Given data:

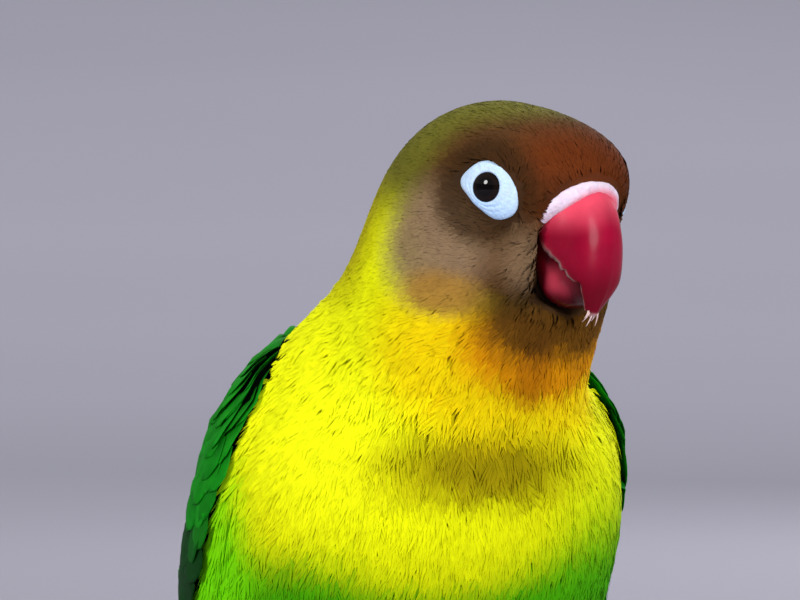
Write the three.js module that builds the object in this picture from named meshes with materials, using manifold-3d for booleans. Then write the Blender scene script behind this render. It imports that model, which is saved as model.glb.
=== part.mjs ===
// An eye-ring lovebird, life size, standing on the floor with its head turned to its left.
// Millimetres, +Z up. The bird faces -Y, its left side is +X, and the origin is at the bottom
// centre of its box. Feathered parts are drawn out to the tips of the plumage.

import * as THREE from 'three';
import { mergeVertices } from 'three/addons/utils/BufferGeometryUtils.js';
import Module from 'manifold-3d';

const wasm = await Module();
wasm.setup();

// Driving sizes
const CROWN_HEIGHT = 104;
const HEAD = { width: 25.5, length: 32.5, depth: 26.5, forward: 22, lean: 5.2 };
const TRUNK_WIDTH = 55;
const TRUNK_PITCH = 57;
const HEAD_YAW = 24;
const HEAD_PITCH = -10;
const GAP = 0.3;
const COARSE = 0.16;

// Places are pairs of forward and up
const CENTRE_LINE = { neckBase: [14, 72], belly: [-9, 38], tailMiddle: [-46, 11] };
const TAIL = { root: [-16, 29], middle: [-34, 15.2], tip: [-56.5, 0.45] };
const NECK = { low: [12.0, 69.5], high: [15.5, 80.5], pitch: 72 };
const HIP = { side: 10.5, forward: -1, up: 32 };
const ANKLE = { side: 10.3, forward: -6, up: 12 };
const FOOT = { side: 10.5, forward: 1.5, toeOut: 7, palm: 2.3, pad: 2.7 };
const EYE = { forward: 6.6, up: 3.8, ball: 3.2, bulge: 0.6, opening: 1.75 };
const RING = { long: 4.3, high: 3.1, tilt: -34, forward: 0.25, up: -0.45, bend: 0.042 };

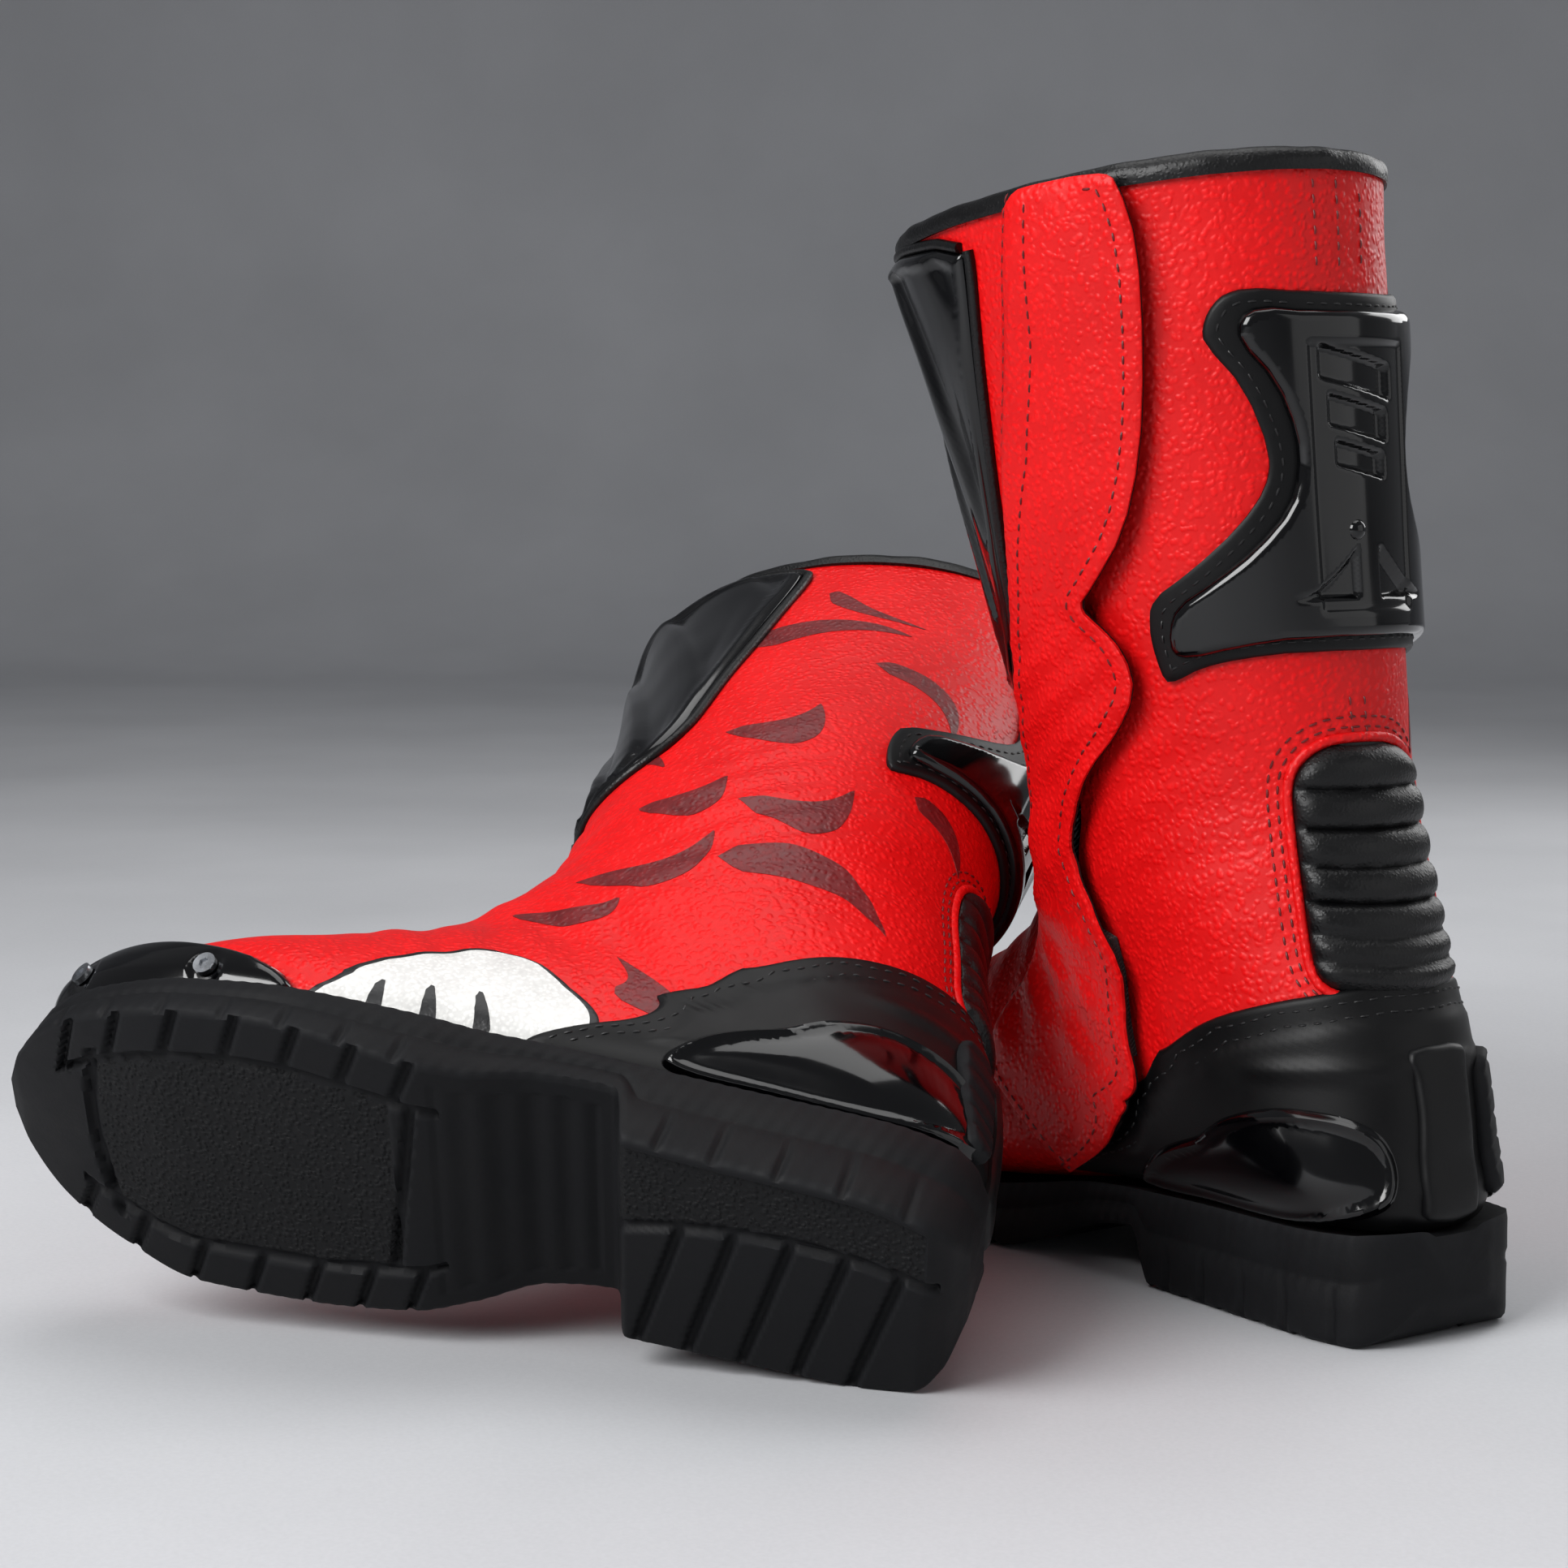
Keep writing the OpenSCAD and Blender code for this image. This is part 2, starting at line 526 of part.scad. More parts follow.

What you will do:
Return each line of the data that contains the string "this".

Output of the task:
Write the three.js module that builds the object in this picture from named meshes with materials, using manifold-3d for booleans. Then write the Blender scene script behind this render. It imports that model, which is saved as model.glb.
Keep writing the OpenSCAD and Blender code for this image. This is part 2, starting at line 526 of part.scad. More parts follow.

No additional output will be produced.